A group of Franklin County residents has appealed a county decision to allow a concrete plant to be built near the Shaw Nature Reserve.
Three years ago, Kirkwood-based concrete company Landvatter Ready Mix applied for a conditional use permit to build its third concrete facility in the state. After the Franklin County Board of Adjustment approved the permit, residents sued county officials, hoping to overturn the decision. Months later, the company withdrew its permit application and asked the county to rezone the land parcel for commercial use. The county's Planning and Zoning Commission granted its request last September.

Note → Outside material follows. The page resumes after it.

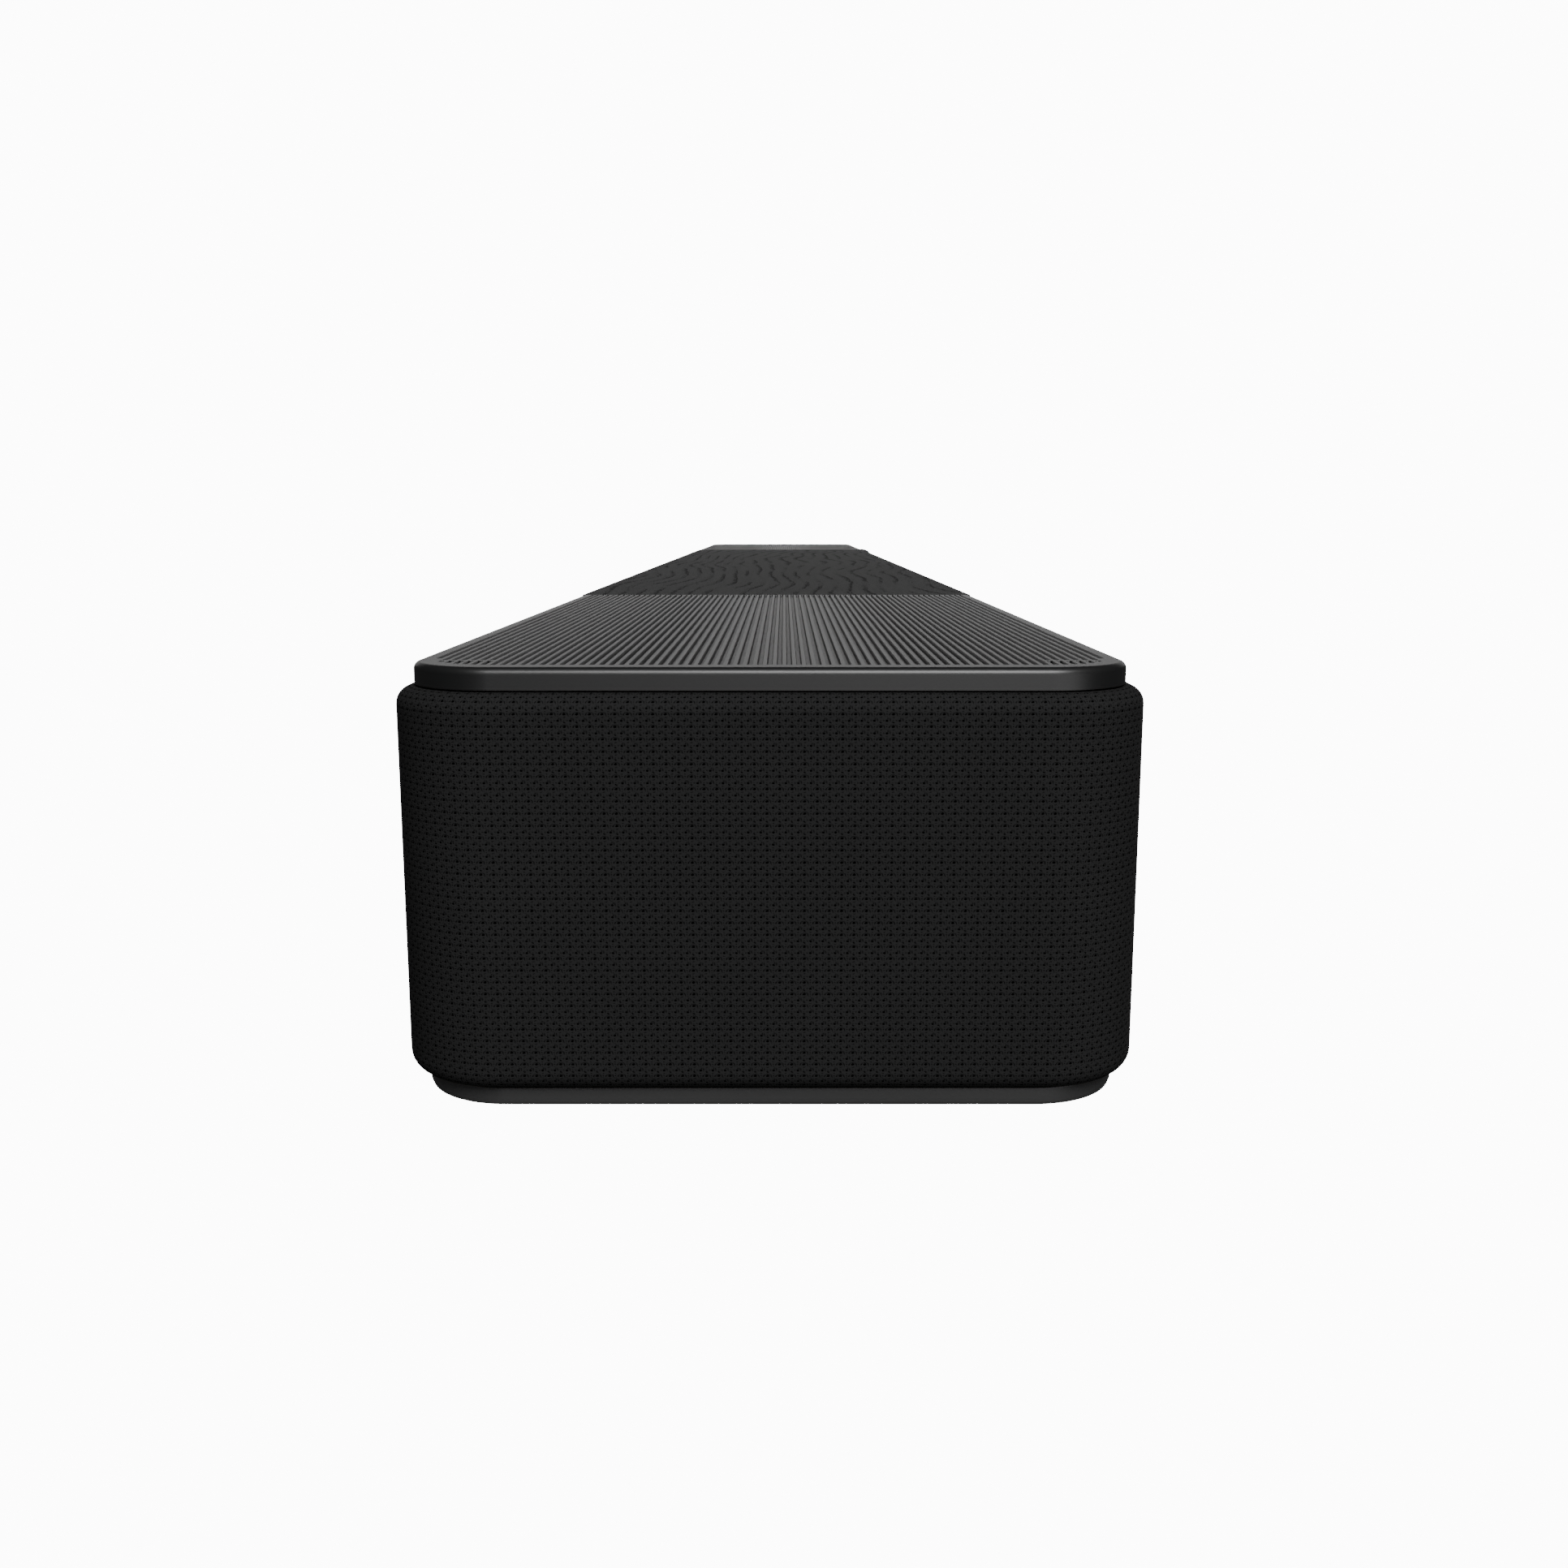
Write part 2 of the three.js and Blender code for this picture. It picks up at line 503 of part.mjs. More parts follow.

"One of the listed uses under commercial is manufacturing and that's the point we're arguing is illegal," said Kathleen Henry, an attorney of the Great Rivers Law Center, which represents Concerned Citizens Against Landvatter Ready Mix.
Henry also argues that Franklin County officials should have held a public hearing before rezoning the plant's proposed site.
People who live near the proposed plant are worried that it would expose them to dust, noise and increased traffic. They also fear that it will cause their property values to plummet.
"Most of the residents out here on this road are retired," said Kelly Brothers Mason, who lives next to the site. "Some of these people have been in these homes for 50 years and now this is threatening them."
Mason and her neighbors also are concerned about how the plant will affect the wildlife in their backyards. Henry emphasized that the industrial activity could have an adverse impact on the Meramec River.
"It will emit pollutants to Brush Creek, which runs through the property and runs into the Meramec River," Henry said. "The Meramec River is very clean and pristine in that area and supports many species of fish."
Landvatter Ready Mix officials could not be reached for comment.